:: Data provided ::

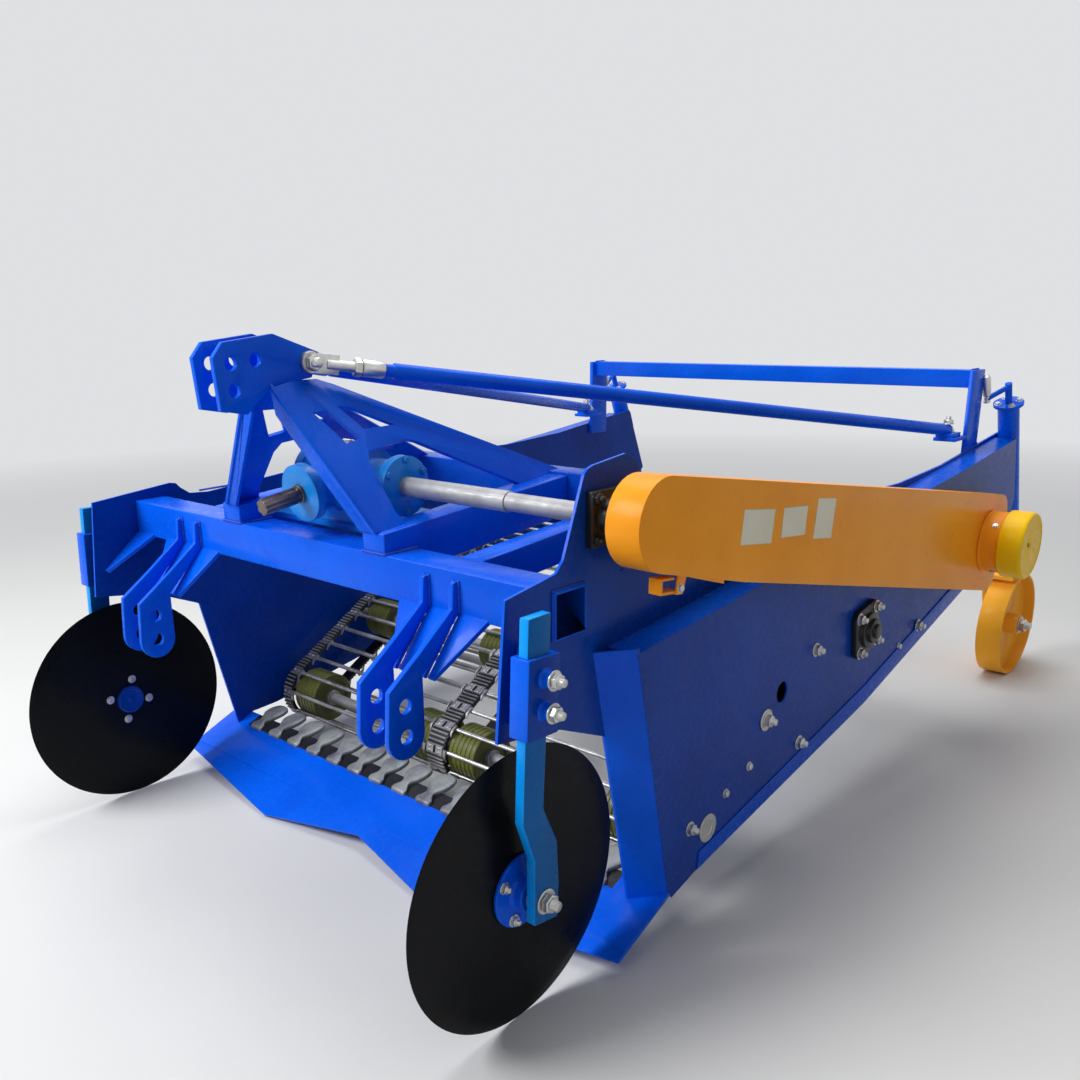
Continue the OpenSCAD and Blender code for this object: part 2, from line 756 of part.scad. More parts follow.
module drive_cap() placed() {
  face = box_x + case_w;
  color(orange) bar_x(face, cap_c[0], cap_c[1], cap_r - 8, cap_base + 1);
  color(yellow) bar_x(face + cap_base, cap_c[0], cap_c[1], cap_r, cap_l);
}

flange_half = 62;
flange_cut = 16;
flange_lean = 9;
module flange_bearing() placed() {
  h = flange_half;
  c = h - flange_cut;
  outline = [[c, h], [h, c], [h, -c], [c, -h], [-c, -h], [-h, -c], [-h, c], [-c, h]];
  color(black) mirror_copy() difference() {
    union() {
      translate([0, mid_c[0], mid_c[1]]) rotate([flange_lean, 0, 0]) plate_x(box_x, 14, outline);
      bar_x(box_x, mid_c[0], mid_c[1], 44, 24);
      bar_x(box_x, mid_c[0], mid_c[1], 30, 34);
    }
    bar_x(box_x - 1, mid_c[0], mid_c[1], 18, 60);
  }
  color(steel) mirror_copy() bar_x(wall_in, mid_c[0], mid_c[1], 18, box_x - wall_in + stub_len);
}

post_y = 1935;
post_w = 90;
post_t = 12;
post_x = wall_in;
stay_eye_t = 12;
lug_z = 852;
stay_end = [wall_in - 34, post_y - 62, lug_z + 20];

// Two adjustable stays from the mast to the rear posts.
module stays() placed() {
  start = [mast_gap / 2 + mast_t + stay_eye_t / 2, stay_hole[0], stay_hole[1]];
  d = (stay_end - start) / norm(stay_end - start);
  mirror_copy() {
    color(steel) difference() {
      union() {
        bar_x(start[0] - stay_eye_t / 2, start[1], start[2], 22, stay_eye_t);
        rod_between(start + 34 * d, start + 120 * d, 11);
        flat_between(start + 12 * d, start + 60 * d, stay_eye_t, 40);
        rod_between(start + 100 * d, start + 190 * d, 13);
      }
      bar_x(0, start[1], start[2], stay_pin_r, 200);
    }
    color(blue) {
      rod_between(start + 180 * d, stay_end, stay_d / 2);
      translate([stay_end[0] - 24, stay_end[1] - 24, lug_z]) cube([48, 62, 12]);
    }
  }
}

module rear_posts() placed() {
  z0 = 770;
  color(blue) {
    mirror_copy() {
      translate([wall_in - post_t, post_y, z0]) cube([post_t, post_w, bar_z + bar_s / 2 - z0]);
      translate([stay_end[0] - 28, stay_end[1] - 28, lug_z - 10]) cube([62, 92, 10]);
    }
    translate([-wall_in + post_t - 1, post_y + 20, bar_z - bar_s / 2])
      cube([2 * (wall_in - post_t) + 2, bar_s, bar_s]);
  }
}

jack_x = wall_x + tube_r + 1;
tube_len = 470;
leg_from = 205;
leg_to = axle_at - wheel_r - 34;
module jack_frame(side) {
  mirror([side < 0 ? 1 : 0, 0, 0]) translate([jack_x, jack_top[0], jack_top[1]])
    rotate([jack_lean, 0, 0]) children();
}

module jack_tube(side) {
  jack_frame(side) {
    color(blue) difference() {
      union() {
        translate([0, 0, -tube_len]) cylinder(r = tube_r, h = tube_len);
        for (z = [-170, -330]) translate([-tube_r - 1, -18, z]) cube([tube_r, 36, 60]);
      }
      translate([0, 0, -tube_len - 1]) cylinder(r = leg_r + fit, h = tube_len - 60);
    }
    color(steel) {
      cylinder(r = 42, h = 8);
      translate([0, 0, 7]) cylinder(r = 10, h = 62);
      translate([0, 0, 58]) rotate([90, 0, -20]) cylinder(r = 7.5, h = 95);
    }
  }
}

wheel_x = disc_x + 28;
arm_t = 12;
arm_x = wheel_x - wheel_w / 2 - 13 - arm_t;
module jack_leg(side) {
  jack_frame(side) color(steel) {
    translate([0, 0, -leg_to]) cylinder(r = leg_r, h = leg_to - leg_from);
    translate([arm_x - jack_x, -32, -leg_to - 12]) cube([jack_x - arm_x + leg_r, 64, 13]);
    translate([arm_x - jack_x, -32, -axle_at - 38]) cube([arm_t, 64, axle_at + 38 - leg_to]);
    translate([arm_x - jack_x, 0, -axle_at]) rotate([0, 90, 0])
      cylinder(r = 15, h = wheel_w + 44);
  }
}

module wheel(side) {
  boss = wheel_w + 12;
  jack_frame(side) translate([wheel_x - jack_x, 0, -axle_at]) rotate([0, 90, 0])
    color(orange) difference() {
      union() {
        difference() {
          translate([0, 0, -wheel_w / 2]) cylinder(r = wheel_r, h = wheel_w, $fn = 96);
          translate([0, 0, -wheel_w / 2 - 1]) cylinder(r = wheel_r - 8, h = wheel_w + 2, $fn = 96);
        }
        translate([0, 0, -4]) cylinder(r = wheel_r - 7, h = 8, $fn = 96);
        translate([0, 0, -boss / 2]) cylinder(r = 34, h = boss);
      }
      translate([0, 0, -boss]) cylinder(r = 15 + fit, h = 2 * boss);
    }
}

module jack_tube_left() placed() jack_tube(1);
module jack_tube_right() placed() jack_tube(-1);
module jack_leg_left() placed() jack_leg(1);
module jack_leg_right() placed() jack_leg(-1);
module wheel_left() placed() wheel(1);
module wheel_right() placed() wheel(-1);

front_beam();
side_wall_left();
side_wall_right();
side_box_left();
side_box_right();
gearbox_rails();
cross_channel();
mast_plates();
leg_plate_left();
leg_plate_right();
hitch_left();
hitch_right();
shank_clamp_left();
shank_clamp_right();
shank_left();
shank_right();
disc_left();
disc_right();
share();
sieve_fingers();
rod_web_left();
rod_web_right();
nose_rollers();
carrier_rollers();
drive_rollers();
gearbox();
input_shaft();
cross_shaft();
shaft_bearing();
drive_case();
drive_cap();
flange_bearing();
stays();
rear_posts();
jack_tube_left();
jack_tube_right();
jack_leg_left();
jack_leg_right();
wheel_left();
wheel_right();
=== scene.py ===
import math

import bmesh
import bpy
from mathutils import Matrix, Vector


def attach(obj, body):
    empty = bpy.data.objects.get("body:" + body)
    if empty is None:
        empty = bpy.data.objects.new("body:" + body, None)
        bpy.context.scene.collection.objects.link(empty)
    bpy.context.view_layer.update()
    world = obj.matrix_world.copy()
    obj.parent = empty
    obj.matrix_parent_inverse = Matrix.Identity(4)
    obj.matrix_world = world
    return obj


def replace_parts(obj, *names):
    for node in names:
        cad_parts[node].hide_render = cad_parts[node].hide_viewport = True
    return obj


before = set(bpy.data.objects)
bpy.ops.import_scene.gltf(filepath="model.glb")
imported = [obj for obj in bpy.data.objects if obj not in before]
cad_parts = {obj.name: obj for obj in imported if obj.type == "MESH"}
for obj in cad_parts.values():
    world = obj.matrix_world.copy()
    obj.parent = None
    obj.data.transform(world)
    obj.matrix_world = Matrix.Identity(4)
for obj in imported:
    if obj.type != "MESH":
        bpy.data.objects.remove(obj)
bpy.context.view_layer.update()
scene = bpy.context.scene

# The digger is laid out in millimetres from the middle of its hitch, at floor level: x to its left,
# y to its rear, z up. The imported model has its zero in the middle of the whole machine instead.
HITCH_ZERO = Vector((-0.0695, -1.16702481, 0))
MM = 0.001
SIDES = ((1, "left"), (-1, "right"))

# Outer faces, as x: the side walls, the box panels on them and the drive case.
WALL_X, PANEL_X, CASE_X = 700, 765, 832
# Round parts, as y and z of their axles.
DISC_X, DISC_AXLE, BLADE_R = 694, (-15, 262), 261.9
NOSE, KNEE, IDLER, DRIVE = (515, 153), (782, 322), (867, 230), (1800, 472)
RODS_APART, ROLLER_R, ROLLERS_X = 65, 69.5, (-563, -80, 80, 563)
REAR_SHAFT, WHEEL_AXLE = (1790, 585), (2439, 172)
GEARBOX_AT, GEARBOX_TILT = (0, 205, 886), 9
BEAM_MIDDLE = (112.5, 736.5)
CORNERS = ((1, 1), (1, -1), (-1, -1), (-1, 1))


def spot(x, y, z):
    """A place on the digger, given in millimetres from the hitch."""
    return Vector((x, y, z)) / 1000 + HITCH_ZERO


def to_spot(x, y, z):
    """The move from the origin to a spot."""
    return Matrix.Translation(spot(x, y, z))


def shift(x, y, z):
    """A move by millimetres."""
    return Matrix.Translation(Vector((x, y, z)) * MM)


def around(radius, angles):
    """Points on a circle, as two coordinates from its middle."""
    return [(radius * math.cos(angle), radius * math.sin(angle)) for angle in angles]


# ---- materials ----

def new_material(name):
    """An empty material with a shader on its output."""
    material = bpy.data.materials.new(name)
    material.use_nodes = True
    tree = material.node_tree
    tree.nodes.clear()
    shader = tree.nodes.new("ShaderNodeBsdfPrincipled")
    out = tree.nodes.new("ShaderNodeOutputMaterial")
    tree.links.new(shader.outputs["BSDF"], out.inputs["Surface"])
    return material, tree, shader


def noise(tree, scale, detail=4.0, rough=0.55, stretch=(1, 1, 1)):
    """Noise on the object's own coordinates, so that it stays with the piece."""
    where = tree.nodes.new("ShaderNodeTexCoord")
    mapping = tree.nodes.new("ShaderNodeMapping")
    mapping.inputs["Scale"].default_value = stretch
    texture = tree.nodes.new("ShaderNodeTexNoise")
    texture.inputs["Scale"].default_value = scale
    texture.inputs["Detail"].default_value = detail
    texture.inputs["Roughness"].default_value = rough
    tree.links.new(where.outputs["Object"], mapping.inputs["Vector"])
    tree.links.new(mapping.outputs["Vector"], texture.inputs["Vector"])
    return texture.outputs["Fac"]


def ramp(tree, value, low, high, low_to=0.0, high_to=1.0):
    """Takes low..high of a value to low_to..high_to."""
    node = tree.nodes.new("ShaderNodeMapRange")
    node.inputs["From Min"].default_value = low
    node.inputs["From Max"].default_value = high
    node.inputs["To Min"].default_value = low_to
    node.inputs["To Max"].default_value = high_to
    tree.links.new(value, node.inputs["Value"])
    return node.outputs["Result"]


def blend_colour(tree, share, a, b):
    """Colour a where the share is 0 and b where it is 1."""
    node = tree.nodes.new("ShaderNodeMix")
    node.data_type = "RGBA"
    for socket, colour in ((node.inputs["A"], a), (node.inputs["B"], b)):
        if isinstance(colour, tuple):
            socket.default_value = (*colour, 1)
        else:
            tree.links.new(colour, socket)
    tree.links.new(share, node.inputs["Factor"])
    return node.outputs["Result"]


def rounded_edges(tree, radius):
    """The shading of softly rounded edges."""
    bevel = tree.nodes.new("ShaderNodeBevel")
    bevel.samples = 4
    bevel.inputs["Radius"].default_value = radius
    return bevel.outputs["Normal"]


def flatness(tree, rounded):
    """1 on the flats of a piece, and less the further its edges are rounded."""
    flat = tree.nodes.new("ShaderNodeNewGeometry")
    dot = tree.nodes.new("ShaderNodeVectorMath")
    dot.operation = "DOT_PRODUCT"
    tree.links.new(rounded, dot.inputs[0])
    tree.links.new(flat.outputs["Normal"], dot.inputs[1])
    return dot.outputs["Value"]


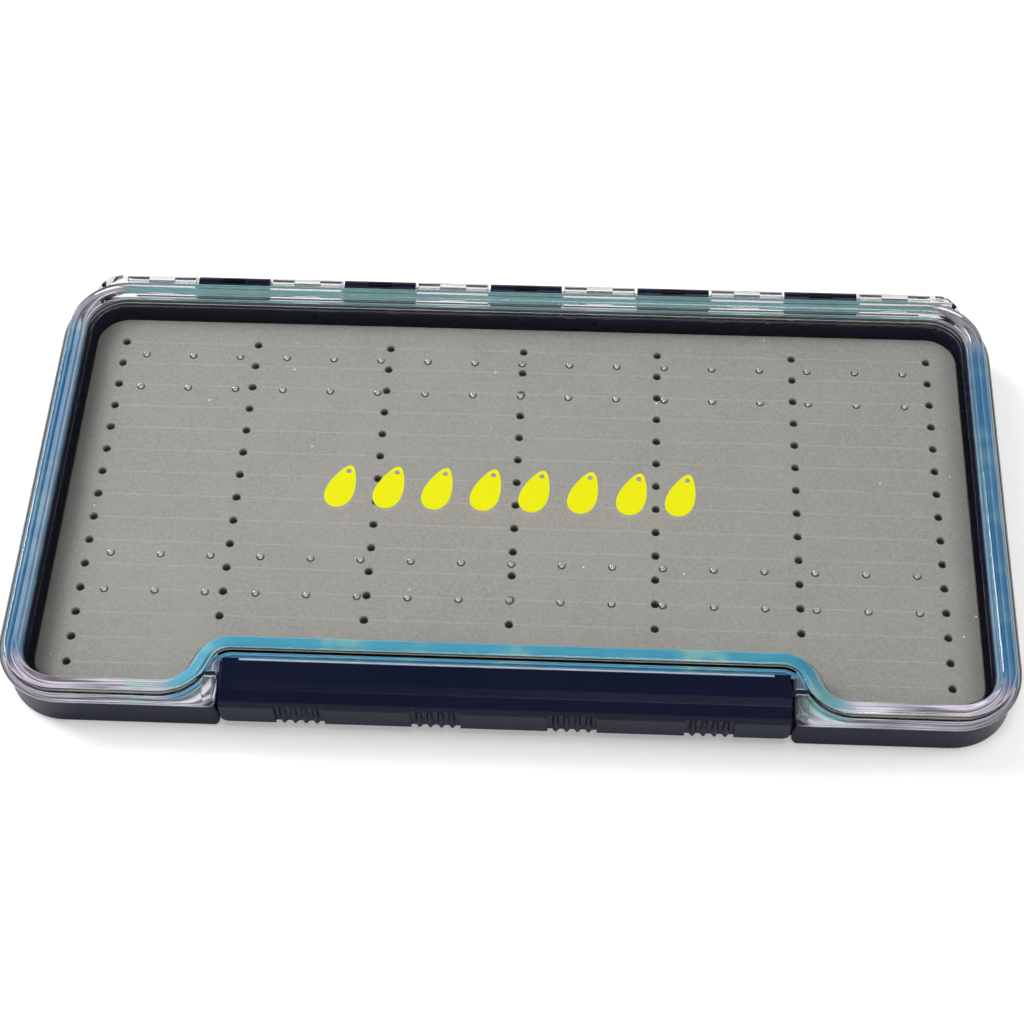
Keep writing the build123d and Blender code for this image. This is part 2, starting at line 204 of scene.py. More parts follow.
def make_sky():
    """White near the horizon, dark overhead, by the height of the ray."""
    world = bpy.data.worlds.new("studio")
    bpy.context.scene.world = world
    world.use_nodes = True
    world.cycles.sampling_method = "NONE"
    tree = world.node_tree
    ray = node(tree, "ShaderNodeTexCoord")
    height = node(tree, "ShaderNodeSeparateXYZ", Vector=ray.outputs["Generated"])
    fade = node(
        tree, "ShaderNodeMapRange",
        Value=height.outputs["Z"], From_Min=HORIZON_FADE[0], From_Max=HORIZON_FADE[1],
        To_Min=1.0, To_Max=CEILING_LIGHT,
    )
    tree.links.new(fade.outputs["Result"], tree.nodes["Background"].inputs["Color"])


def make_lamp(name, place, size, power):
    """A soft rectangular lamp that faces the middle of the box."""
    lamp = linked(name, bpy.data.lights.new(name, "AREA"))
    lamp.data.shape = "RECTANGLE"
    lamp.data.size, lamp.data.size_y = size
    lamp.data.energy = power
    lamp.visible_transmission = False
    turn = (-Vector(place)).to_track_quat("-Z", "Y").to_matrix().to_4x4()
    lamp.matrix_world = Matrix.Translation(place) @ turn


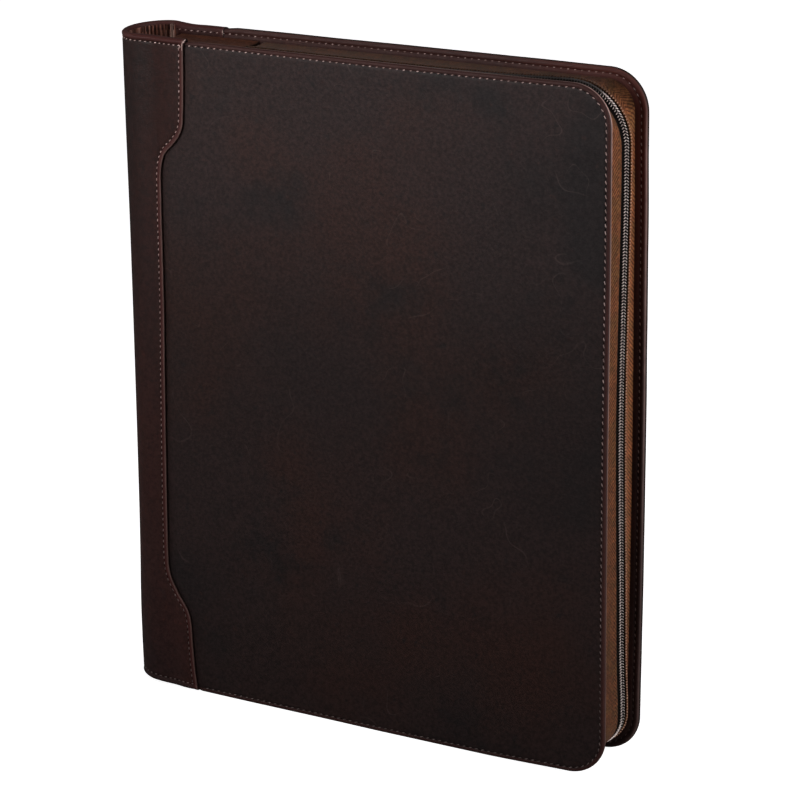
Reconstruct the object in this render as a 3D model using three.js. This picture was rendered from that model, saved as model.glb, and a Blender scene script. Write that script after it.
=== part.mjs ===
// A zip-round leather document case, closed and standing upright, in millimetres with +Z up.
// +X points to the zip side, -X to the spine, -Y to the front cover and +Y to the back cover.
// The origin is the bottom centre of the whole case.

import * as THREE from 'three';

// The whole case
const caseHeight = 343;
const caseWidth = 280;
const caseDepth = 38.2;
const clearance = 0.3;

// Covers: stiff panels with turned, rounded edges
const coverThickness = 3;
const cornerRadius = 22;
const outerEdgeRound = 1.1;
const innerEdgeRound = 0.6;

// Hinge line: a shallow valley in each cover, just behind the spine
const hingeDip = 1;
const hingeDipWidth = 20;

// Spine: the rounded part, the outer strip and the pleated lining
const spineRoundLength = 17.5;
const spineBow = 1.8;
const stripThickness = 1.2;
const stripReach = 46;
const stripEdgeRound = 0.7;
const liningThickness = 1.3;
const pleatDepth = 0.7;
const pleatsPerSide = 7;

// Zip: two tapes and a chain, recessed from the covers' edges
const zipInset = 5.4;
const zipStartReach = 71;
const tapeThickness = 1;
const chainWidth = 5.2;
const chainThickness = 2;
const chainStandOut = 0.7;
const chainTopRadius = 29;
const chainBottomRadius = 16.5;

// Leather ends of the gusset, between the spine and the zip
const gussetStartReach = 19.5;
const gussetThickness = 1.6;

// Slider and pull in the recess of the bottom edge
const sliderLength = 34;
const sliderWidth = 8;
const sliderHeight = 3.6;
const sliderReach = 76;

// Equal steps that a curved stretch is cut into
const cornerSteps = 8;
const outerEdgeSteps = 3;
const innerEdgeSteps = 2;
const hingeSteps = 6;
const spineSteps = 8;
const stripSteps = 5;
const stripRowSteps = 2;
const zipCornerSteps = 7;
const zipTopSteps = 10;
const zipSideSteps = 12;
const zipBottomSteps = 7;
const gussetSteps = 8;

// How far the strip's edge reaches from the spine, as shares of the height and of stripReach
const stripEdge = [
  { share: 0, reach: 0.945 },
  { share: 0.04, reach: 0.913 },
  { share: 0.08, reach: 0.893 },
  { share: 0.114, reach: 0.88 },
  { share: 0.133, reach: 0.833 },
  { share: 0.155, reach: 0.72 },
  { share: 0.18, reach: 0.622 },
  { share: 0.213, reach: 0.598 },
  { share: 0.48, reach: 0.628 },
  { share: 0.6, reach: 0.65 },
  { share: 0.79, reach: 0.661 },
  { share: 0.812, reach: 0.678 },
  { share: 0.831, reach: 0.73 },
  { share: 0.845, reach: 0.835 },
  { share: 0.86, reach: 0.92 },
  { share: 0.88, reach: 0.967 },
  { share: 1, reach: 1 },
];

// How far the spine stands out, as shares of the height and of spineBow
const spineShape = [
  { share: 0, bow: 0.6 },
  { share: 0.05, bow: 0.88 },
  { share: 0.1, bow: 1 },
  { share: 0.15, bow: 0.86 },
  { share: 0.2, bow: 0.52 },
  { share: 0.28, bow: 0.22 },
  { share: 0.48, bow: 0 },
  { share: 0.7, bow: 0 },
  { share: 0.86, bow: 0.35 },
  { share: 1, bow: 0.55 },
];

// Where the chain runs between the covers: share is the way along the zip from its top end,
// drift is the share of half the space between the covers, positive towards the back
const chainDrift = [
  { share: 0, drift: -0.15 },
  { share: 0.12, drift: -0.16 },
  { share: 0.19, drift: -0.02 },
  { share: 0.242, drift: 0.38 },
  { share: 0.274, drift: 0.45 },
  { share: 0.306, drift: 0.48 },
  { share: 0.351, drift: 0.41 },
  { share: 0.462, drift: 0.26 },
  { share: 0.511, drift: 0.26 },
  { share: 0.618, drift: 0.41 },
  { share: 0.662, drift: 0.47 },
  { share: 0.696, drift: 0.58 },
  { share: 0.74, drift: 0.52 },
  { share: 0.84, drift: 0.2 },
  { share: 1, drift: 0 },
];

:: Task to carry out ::
Read the entries and select each line where the word "return" is found.

:: Correct answer ::
    return obj
    return obj
    return Vector((x, y, z)) / 1000 + HITCH_ZERO
    return Matrix.Translation(spot(x, y, z))
    return Matrix.Translation(Vector((x, y, z)) * MM)
    return [(radius * math.cos(angle), radius * math.sin(angle)) for angle in angles]
    return material, tree, shader
    return texture.outputs["Fac"]
    return node.outputs["Result"]
    return node.outputs["Result"]
    return bevel.outputs["Normal"]
    return dot.outputs["Value"]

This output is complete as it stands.